== Data to process ==
● ● ● ●
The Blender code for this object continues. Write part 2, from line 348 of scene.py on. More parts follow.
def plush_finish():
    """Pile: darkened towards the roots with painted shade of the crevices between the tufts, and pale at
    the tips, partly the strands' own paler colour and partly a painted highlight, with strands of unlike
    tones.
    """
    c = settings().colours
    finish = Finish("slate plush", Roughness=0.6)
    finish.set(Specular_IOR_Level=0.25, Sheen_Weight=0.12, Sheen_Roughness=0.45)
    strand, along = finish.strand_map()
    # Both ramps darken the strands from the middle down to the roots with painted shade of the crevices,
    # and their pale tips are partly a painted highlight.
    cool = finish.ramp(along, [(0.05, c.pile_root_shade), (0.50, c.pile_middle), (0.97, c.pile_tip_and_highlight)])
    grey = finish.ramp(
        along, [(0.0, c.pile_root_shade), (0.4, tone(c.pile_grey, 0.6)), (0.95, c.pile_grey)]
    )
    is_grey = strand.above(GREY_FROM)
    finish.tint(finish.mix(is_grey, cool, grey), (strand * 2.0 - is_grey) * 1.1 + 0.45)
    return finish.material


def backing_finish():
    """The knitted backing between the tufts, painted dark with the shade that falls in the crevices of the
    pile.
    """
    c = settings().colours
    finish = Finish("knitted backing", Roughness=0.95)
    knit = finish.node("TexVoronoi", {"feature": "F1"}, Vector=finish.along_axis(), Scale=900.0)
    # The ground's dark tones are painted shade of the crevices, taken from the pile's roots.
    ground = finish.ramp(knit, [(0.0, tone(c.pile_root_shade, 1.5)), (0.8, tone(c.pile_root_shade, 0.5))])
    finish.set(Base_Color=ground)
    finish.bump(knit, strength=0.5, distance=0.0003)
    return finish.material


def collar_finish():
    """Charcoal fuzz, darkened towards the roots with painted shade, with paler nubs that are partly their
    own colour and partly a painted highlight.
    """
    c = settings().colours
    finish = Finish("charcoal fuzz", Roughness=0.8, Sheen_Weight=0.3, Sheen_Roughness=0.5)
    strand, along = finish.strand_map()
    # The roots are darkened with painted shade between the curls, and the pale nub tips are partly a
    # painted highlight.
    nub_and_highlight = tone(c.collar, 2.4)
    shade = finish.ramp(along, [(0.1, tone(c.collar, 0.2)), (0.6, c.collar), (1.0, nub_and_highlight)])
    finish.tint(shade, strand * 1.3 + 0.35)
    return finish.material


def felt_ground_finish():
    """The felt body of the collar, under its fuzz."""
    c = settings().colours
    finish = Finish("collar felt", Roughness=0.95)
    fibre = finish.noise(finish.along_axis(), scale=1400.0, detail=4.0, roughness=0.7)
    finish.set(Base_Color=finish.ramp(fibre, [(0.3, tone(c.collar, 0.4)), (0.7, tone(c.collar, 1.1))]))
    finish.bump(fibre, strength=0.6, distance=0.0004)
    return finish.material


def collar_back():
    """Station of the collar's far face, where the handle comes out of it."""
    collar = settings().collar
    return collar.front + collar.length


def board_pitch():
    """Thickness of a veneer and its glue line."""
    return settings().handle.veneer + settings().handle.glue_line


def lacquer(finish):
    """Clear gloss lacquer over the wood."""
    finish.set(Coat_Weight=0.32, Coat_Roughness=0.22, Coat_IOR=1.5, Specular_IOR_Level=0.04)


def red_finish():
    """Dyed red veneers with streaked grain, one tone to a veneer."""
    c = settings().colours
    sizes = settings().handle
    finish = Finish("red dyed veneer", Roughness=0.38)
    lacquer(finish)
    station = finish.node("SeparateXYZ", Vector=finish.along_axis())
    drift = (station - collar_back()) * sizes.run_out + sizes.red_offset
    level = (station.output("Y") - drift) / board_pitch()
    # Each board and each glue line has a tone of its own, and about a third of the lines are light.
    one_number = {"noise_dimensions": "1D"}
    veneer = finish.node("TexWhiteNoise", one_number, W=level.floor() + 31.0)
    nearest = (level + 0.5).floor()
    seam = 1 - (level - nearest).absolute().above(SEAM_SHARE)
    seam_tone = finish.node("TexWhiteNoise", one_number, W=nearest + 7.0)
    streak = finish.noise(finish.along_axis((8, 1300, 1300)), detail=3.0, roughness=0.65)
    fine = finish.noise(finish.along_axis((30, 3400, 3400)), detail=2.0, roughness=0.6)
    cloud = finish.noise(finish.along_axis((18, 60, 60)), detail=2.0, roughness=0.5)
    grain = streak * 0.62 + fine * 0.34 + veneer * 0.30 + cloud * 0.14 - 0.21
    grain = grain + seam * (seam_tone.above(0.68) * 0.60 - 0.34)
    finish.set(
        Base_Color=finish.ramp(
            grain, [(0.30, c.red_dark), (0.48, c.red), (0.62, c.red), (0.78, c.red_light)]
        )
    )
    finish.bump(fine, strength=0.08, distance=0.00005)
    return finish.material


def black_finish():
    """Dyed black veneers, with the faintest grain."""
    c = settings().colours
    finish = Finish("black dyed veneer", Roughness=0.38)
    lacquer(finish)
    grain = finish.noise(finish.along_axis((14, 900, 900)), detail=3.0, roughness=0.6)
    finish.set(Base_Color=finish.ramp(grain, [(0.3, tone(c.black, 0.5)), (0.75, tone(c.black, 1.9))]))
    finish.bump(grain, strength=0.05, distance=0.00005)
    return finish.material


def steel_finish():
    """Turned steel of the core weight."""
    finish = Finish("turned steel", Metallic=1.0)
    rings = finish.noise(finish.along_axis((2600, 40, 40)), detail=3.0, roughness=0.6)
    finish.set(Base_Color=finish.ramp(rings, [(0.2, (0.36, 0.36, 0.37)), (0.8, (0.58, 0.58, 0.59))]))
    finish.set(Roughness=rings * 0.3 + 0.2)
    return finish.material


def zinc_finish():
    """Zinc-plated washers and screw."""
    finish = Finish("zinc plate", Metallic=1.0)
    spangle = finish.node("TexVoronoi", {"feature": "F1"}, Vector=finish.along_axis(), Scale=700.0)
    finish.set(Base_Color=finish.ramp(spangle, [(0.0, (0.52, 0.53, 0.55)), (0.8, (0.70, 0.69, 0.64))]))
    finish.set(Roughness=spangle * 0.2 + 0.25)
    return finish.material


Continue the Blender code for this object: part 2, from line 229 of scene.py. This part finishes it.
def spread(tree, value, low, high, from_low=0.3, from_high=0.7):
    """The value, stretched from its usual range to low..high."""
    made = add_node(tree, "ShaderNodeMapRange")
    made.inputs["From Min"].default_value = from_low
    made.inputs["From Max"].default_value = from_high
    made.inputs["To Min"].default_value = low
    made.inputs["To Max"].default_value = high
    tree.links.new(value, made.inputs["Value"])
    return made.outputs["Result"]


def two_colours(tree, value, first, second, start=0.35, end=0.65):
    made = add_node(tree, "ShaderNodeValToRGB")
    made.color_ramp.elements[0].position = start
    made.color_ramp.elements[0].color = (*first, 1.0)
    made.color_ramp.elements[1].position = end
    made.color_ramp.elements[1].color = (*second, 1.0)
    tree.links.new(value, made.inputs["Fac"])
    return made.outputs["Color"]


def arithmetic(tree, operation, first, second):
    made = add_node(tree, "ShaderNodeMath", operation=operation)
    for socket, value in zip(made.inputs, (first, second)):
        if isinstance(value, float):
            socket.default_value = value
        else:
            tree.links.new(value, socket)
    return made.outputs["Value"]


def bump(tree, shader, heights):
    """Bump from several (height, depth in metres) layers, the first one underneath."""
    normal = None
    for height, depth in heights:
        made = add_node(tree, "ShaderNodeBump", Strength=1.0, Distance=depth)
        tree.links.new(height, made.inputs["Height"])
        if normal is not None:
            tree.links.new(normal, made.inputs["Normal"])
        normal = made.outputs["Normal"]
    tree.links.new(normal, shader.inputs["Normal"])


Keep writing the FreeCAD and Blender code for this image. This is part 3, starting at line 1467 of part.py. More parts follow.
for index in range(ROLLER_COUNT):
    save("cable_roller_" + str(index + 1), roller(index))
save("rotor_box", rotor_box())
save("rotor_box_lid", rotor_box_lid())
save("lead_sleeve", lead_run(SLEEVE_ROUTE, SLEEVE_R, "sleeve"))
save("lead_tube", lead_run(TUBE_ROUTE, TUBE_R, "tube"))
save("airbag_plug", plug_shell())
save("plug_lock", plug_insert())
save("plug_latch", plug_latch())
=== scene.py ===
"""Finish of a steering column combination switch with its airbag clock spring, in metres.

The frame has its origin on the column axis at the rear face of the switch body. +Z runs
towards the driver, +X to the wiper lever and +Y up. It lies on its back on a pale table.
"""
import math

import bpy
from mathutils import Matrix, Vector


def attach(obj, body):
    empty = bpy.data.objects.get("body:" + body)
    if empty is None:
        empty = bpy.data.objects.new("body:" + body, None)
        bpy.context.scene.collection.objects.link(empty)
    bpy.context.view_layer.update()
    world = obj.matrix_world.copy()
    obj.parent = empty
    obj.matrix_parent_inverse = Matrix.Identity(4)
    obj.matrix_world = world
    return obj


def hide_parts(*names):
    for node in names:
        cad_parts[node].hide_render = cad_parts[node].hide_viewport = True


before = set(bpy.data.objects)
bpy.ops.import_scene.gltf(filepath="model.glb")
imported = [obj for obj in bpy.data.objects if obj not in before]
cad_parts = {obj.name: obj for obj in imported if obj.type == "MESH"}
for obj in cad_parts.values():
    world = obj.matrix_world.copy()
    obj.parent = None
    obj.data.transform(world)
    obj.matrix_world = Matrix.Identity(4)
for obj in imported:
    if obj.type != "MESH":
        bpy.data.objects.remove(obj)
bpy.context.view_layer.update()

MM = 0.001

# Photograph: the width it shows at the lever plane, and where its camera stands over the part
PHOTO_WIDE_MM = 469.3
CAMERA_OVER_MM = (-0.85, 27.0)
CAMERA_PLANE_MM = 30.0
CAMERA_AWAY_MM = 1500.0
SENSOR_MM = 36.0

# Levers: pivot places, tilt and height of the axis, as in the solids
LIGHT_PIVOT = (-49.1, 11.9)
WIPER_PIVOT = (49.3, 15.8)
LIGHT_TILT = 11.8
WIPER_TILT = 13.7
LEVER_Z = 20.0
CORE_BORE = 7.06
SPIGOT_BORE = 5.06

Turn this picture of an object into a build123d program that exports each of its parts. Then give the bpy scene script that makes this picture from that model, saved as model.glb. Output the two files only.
● ● ● ●
== What is needed ==
Starting at the line that contains "obj.data.transform(world)", write out every line to the end of the entries, exactly as given.

== Response ==
    obj.data.transform(world)
    obj.matrix_world = Matrix.Identity(4)
for obj in imported:
    if obj.type != "MESH":
        bpy.data.objects.remove(obj)
bpy.context.view_layer.update()

MM = 0.001

# Photograph: the width it shows at the lever plane, and where its camera stands over the part
PHOTO_WIDE_MM = 469.3
CAMERA_OVER_MM = (-0.85, 27.0)
CAMERA_PLANE_MM = 30.0
CAMERA_AWAY_MM = 1500.0
SENSOR_MM = 36.0

# Levers: pivot places, tilt and height of the axis, as in the solids
LIGHT_PIVOT = (-49.1, 11.9)
WIPER_PIVOT = (49.3, 15.8)
LIGHT_TILT = 11.8
WIPER_TILT = 13.7
LEVER_Z = 20.0
CORE_BORE = 7.06
SPIGOT_BORE = 5.06

Turn this picture of an object into a build123d program that exports each of its parts. Then give the bpy scene script that makes this picture from that model, saved as model.glb. Output the two files only.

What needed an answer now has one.